Last updated: Tue 21 Nov 2023, 11:26 AM

The Shrine Auditorium was awash in a sea of “bello” yellow at Saturday’s Los Angeles premiere of Minions, where guests turned up in their best banana-hued duds to fete the giddily anticipated prequel to Universal Pictures’ Despicable Me franchise. Cast members Sandra Bullock, Jon Hamm and Allison Janney joined Minions directors Pierre Coffin and Kyle Balda and screenwriter Brian Lynch at the afternoon event.

Costumed Minions circled the crowd, amusing pint-sized fans with their dopey antics and Esperanto-like gibberish.


Bullock was the hit of the yellow carpet, wearing Minion-inspired stiletto heels, designed by Rupert Sanderson.

“These guys have a global character of being not the most sufficient guys in the world,” said Coffin of the minions, specifically Kevin, Stuart and Bob, who, in this latest installment, are pitted against Bullock’s megalomaniacal supervillian, Scarlet Overkill, as she plots to overthrow Queen Elizabeth II in late 1960s England. “They’re funny, they’re so stupid, that’s the base of it, but they are horribly endearing and they are harmless — except when it comes to those they are supposed to be serving.”

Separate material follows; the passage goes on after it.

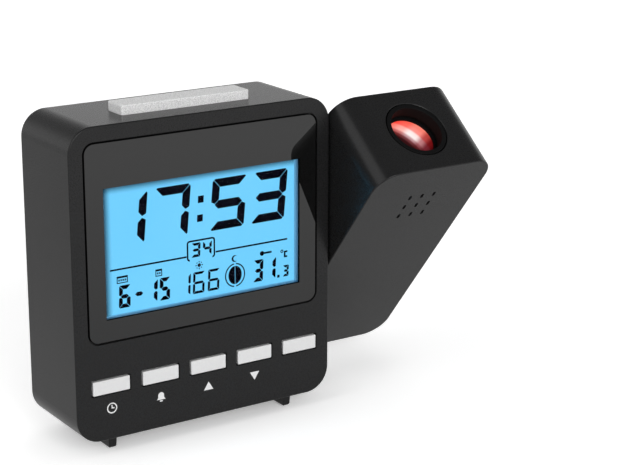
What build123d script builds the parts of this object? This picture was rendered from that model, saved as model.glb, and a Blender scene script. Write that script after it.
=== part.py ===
"""Projection alarm clock: a display case on two foot rails, with a projector arm turning on its right side.

Millimetres, +X to the right, +Y to the back, +Z up. The origin is under the middle of the whole clock,
on the surface that it stands on. The arm is drawn as it rests, with its top leaning forward.
"""
import os
from math import cos, radians, sin

from build123d import *

os.makedirs("parts", exist_ok=True)

# Case and arm: both have the same height, depth and corner radius
CASE_W = 90.0
CASE_H = 96.8
CASE_D = 31.5
CORNER_R = 8.0
EDGE_R = 0.4
WALL = 2.0
FRONT_WALL = 2.2
FOOT_H = 4.75
ARM_W = CASE_W / 2
ARM_WALL = 1.8
ARM_GAP = 0.6
ARM_LEAN = 39.0

# Covers let into the back of case and arm
COVER_T = 2.0
COVER_INSET = 0.3
LIP = 1.1
SEAM = 0.15
POST_PILOT_R = 1.0
PILOT_R = 0.75
PILOT_DEEP = 14.0
RIB_T = 1.0
FIT = 0.02
SCREW_R = 1.2
SCREW_HEAD_R = 2.3

# Display: window flush with the front, lit glass in a well behind it
WINDOW_W = 80.2
WINDOW_H = 60.8
WINDOW_R = 3.2
WINDOW_Z = 12.95
WINDOW_T = 1.0
WINDOW_GAP = 0.45
MASK_T = 0.1
VIEW_W = 68.2
VIEW_H = 40.2
VIEW_X = 0.3
VIEW_Z = 9.3
GLASS_FRONT = 4.0
GLASS_W = 72.0
GLASS_H = 45.0
GLASS_T = 1.1
BOARD_FRONT = 10.6
BOARD_T = 1.6

# Keys and bar
KEY_COUNT = 5
KEY_PITCH = 16.8
KEY_W = 12.3
KEY_H = 4.4
KEY_X = 0.25
KEY_Z = -31.3
KEY_PROUD = 0.3
KEY_GAP = 0.5
KEY_TRAVEL = 0.6
BAR_W = 44.1
BAR_D = 9.1
BAR_H = 2.85
BAR_X = -0.6
BAR_Y = -2.1
BAR_GAP = 0.3
BAR_TRAVEL = 0.8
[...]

Chris Meledandri, head of Illumination Entertainment, called the decision to set the movie during the era of the British invasion — the script is rife with references to the Beatles and Andy Warhol — “a great opportunity in terms of the fun that (the filmmakers) could have.”

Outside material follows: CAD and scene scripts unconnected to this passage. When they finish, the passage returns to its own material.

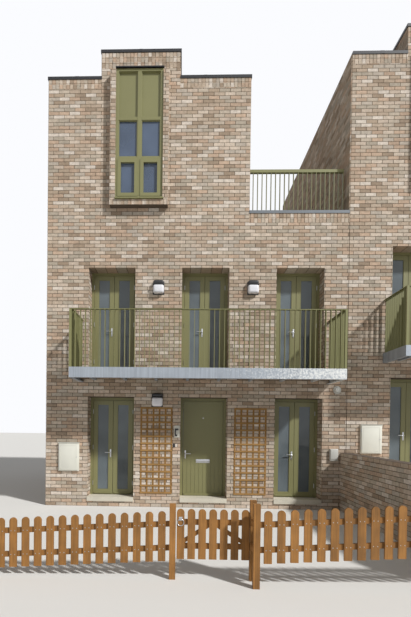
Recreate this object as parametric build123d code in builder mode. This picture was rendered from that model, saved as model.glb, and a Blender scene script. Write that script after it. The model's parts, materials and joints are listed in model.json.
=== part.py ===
from build123d import *
import os
from math import ceil

# A short row of two brick terraced houses on a sloping street, in millimetres.
# X runs along the front, Y runs into the houses and Z is up.
# The origin is in the middle of the front wall, at the lowest ground level.

# Driving dimensions of one house
HOUSE_WIDTH = 6330
HOUSE_DEPTH = 6000
HOUSE_STEP = 450
PLINTH = 200
WALL = 400
MOVEMENT_JOINT = 12

# Storeys, measured up from the ground-floor threshold of each house
GROUND_HEAD = 2130
FIRST_FLOOR = 2650
FIRST_HEAD = 4850
SECOND_FLOOR = 5700
SECOND_HEAD = 7900
SLAB = 250
ROOF_TOP = 8450
PARAPET = 8790
TERRACE_PARAPET = 5980

# Front openings, three to a storey
OPENING_WIDTH = 990
OPENING_COUNT = 3
FIRST_OPENING = 885
OPENING_PITCH = 1975
REVEAL = 320
BACK_SILL = 900

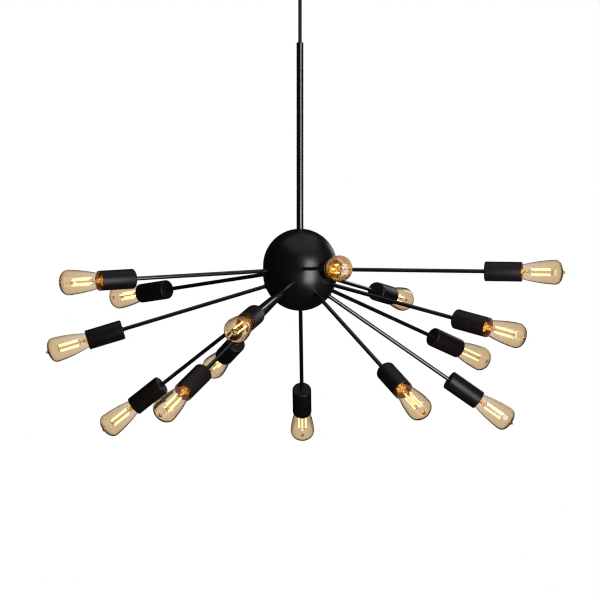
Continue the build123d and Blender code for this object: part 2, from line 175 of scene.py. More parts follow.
def softbox(name, place, aim, width, height, glow):
    """A rectangular lamp at place, facing aim. glow is how bright its face looks, where 1 is white."""
    lamp = bpy.data.lights.new(name, "AREA")
    lamp.shape = "RECTANGLE"
    lamp.size, lamp.size_y = width, height
    lamp.energy = glow * math.pi * width * height
    made = bpy.data.objects.new(name, lamp)
    made.location = place
    made.rotation_mode = "QUATERNION"
    made.rotation_quaternion = (Vector(aim) - Vector(place)).to_track_quat("-Z", "Y")
    made.visible_camera = False
    made.visible_transmission = False  # a bulb between the eye and the lamp stays amber
    scene.collection.objects.link(made)
    print(f"{name}: {width} by {height} m, {lamp.energy:.1f} W")
    return made


STEM_TOP_HALF = Vector((0, 0, -0.30))  # a point in the stem's upper half

softbox("softbox_right", (0.72, -1.20, -0.86), HUB_CENTRE, 0.70, 1.10, 8.0)
softbox("softbox_overhead", (0.2, -0.5, 1.2), HUB_CENTRE, 3.0, 2.6, 0.42)
strip = softbox("softbox_right_high", (0.74, -1.18, 0.10), STEM_TOP_HALF, 0.30, 0.95, 13.0)
only_stem = bpy.data.collections.new("lit_by_the_strip")
only_stem.objects.link(nodes["stem"])
strip.light_linking.receiver_collection = only_stem
softbox("softbox_behind", (1.3, 2.0, 0.1), HUB_CENTRE, 0.5, 0.9, 2.0)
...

Having played iconic Don Draper in Mad Men for seven seasons, Hamm, who voices Overkill’s tragically groovy husband, Herb, is well versed in the landscape of late 1960s pop culture, an aspect that made him especially appreciate the script. “There are so many touchstones in the movie that we know, whether it’s the Beatles or Abbey Road or Hendrix,” said Hamm. “So I think that was the fun of it all and, obviously, from a timeline perspective where we’re telling the story at a point just before the minions meet Gru, it just worked out well.” Hamm also called the minions — incorrigibly prone to pratfalls, silly faces and other clownish exploits — “slapstick comedy geniuses.” “What Pierre has done with those guys is really, really impressive,” he said. At the core, said Meledandri, Minions is a tribute to the great physical comedy geniuses of our time. “Above all else, this movie is a big, fun, silly cartoon and in creating that it comes from an underlying love of animation and also it comes from a love of physical comedy,” he said. “When you look at the film what you’re actually seeing — in addition to Sandra Bullock’s character — is a film that stars three characters who speak a language that you don’t literally understand and where does that put you? It puts you in a terrain of physical performance.”